26. Laugh every day. It is the best core workout of all.
27. Growing older is a privilege not a curse. This doesn’t mean you have to act your age. Channel your inner 8 year old, it is much more fun the second time round. See #26.
28. Truly revel in and appreciate the extreme depth of love the people in your life have for you and you have for them.
29. Recovery is not linear; transplant is a process.
30. There is no medical procedure more dangerous, more invasive, or more miraculous than a bone marrow transplant. Understand the scope of this and accept the changes it brings in your life.
31. One year is only the beginning of the recovery, the physical, emotional, and psychological components will take years to process. It changes you forever.
32. Control what you can control and let everything else go.
33. Strive for balance. Health, work, family, friends, exercise, recreation. Don’t say you don’t have time. You do. You make the time. Period.
34. Never underestimate the power of Providence.
35. You can do anything for 30 seconds. Oh! But I already knew that ;-)

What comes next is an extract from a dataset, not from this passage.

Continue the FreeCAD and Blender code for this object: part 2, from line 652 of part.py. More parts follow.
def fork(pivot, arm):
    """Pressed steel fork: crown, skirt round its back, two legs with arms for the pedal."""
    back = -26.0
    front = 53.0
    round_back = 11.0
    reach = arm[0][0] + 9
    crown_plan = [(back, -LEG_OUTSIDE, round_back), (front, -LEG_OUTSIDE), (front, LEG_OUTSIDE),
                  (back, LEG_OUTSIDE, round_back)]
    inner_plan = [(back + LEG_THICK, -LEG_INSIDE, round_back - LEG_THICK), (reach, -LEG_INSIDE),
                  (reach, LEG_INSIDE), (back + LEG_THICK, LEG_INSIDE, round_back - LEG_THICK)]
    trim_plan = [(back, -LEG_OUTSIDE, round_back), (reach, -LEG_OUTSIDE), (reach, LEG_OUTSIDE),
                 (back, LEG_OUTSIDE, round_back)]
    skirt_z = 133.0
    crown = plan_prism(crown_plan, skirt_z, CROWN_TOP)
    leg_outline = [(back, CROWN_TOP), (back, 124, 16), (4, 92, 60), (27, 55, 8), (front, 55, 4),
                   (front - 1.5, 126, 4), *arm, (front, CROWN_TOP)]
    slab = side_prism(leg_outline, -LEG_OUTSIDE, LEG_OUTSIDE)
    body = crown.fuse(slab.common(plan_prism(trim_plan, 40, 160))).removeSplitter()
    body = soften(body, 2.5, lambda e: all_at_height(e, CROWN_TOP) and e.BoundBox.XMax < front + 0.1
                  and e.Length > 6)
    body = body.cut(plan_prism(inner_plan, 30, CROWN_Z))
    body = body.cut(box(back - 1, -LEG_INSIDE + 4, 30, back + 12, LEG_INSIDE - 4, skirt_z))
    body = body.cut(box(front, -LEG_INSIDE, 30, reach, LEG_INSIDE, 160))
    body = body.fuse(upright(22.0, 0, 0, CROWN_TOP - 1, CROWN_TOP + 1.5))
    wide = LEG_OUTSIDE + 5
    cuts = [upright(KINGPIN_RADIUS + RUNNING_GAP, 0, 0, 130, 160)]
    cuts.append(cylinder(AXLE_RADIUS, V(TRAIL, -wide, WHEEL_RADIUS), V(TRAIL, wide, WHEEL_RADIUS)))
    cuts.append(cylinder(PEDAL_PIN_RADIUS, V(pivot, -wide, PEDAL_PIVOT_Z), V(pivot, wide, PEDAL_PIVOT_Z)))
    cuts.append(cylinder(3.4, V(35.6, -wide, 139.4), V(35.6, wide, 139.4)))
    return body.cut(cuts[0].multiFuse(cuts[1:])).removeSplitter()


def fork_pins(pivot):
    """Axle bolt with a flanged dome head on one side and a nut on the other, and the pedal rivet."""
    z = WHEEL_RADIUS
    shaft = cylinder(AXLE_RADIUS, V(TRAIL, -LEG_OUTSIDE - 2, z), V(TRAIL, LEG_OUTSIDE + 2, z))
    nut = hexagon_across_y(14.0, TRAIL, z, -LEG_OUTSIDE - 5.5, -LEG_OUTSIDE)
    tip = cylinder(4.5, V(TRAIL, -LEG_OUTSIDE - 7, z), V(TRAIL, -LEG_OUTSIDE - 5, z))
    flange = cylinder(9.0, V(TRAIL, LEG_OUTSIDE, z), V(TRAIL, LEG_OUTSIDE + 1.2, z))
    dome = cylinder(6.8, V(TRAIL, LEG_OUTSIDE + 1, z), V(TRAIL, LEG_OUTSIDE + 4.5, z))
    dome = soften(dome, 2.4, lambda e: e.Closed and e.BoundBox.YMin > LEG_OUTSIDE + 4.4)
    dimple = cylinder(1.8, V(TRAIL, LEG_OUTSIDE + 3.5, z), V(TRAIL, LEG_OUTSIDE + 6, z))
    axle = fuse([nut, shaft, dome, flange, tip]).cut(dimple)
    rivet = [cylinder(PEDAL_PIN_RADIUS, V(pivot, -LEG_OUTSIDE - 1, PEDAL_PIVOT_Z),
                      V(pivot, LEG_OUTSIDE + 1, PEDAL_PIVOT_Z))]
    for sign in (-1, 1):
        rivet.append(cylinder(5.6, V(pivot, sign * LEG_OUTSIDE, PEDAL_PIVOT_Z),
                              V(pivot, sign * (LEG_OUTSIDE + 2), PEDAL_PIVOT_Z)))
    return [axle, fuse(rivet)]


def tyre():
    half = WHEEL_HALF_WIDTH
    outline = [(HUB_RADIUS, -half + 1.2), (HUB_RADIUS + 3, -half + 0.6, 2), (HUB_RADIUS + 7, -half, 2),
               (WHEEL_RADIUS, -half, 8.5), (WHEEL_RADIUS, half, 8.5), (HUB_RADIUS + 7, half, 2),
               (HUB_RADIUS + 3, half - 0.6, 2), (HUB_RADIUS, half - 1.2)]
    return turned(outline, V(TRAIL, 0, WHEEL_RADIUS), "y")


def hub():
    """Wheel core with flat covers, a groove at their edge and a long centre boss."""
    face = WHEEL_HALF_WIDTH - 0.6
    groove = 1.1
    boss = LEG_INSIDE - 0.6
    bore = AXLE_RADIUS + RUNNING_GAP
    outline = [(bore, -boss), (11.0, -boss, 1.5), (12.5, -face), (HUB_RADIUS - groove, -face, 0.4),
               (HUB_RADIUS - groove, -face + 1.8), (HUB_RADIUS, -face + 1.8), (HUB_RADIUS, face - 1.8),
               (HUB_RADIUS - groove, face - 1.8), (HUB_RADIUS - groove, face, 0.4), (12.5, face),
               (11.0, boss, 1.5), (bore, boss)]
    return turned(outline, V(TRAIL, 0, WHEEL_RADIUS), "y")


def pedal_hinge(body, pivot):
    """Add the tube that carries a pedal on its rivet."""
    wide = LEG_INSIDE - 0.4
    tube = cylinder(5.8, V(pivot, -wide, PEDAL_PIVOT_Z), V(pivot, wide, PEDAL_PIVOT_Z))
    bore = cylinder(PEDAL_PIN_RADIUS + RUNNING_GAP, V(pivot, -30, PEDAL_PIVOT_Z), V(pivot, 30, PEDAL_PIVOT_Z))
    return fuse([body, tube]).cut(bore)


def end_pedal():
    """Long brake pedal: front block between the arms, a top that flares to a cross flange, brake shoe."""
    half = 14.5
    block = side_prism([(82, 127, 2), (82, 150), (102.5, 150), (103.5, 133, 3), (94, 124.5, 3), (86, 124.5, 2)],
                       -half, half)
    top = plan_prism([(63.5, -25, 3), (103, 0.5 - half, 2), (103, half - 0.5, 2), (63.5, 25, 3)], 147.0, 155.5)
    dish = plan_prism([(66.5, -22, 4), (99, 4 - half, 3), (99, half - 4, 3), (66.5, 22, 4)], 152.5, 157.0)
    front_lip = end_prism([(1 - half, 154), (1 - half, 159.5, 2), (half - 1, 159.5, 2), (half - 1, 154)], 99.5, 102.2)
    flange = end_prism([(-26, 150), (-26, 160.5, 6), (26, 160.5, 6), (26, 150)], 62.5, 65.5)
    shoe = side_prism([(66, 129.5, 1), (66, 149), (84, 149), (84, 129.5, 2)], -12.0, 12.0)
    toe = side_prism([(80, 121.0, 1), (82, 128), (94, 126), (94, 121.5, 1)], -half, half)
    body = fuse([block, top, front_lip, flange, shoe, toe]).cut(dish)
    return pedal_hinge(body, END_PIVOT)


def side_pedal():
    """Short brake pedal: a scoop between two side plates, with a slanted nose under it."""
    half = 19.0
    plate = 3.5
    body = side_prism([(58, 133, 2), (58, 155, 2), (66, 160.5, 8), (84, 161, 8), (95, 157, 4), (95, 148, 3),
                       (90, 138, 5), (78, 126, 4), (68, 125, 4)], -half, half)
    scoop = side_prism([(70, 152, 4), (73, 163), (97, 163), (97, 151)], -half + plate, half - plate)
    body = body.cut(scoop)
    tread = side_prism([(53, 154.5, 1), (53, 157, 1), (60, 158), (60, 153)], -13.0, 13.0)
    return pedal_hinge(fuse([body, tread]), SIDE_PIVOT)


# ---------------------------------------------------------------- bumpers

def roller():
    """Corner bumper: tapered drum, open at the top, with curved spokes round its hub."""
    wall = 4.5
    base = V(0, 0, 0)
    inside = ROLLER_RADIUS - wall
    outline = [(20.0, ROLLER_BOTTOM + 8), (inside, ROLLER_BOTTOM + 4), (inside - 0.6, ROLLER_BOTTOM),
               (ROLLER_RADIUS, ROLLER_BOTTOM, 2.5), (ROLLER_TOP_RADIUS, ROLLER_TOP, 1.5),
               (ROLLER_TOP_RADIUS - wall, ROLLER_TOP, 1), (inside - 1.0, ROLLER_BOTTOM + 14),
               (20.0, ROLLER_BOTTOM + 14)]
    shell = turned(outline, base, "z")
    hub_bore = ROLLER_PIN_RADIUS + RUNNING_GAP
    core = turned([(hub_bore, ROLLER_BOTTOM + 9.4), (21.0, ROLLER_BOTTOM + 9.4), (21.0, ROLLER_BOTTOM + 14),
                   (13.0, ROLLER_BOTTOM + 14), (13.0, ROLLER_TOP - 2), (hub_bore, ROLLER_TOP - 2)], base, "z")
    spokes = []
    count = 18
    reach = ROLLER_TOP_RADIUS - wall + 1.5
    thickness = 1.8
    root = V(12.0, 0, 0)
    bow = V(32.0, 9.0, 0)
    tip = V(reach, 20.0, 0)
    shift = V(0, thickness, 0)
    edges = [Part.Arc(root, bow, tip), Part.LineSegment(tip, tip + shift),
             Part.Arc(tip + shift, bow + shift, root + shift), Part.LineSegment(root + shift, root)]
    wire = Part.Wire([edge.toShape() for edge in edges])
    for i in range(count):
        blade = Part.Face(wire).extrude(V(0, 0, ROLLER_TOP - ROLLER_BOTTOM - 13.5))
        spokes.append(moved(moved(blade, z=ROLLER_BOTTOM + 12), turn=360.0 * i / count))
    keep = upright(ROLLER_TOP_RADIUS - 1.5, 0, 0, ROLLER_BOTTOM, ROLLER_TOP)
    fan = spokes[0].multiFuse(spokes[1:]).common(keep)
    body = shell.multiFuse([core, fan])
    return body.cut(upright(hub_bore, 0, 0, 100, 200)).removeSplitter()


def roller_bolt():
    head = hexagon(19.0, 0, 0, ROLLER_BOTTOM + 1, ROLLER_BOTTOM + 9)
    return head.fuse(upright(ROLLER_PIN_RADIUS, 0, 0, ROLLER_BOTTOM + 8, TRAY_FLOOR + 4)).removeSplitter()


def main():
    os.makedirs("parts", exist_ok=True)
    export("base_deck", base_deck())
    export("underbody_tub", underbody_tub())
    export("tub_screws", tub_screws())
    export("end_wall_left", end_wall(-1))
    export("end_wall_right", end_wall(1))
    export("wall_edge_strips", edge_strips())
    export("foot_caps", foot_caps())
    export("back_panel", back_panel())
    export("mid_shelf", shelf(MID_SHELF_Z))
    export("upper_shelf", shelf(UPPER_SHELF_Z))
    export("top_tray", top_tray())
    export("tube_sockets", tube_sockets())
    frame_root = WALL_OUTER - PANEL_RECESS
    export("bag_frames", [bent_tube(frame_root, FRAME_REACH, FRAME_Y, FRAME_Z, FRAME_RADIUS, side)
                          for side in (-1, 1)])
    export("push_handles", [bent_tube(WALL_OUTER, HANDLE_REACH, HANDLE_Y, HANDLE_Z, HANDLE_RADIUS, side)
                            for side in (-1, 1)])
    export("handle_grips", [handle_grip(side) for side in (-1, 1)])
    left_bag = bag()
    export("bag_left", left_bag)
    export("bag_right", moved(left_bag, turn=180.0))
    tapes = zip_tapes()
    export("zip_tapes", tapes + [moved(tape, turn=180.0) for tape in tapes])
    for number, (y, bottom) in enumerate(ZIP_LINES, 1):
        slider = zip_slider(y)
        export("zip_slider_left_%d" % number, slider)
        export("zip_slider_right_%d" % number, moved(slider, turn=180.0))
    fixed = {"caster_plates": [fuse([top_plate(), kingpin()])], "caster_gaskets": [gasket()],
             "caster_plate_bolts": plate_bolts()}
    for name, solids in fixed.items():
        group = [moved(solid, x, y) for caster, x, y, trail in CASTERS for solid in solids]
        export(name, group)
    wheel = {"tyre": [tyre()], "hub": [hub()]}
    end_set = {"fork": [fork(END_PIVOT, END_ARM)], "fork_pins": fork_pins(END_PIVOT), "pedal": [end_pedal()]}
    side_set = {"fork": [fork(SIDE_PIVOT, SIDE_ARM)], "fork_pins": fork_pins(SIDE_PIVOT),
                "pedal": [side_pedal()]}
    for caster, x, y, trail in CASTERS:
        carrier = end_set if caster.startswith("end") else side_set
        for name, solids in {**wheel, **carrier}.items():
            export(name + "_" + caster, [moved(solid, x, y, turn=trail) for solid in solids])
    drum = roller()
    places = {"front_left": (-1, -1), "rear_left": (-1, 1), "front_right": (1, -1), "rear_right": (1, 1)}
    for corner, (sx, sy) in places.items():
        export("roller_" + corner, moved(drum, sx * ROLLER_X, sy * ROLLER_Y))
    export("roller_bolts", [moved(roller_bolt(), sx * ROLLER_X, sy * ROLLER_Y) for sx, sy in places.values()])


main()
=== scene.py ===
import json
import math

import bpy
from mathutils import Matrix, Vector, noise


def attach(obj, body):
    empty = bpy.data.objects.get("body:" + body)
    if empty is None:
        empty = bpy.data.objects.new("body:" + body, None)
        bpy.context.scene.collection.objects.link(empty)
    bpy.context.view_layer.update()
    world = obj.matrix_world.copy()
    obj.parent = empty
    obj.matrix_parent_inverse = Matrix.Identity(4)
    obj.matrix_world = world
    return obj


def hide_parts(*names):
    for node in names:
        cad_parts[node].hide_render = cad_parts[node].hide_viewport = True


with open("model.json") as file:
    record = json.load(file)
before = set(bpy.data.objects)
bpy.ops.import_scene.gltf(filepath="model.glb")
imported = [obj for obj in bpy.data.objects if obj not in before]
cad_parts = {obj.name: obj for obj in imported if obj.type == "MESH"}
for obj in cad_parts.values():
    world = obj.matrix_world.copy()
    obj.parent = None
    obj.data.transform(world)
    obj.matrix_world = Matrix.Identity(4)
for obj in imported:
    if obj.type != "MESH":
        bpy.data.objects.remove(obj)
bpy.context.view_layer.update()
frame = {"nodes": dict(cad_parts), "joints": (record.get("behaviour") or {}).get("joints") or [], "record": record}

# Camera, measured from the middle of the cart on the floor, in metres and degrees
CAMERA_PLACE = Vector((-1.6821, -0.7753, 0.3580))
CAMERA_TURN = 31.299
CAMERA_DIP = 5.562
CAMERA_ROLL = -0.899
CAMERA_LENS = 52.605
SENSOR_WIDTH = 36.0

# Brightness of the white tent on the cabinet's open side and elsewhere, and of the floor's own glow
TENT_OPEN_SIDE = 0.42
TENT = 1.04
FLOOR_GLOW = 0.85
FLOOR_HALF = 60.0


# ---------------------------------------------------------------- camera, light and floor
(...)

Patty says she is in awe of the people who have been with her in this, and I am awestruck by those folks as well. But I am even more awed by Patty. Clearly, she is winning this fight mostly due to her own courage and perseverance, with some assistance from the doctors, nurses, relatives and friends. I often use the word awesome, but here I really mean it–I am just awed by Patty’s spirit in all of this. I will probably not follow all of these lessons (I think I do #26-27 pretty well and am bad at #7) consistently, but I will try a bit harder. Patty has inspired all those around her. I appreciate her letting me share her lessons as it is better to learn from her than to have to learn these things through experience.